December 19, 2020
A Fighter Pilot’s Christmas
The Longest Four Hours of My Life
By Robert L. Benton, submitted by Ken Benton
It was Christmas Eve, December 24, 1944, during the Battle of the Bulge. The Germans had broken through our defensive lines and surrounded our troops in Bastogne. It was to be Germany’s last desperate move of the war. My fighter squadron flew a two-hour mission to Bastogne early that afternoon to dive-bomb and strafe the enemy. Returning from this mission, word came down from headquarters that the Germans were within 20 miles of our airfield, and they were planning a parachute attack on our field this Christmas Eve. The squadron was put on alert. I was “selected” along with one other pilot to be the interceptor planes in case the attack occurred. We taxied our P-47 Thunderbolts onto the runway at sixteen hundred hours.

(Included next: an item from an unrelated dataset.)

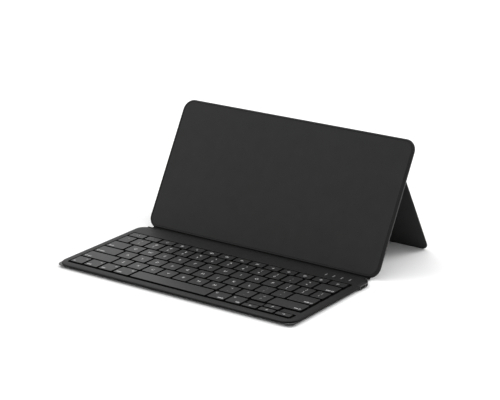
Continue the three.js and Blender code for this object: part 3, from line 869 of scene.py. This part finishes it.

I can’t begin to tell you what it is like to sit alone in the cockpit of a plane for four hours on a snow-covered runway, with complete radio silence and darkness drawing near. You scan the clouds and pray that the enemy could not mount the attack. For my fellow pilot and myself, it would be suicide to get our planes in the air in time to intercept the enemy. A hundred thoughts ran through my mind during those long, lonesome hours. “Why me, God? But why not me? I am single, with no wife or children back in the states. It’s Christmas Eve. Wars shouldn’t be fought on His birthday.” Suddenly, a soothing peace came over me. I imagined I could see the star of Christmas shining through those snowy clouds, and I knew then that He was with me and I would never be alone again.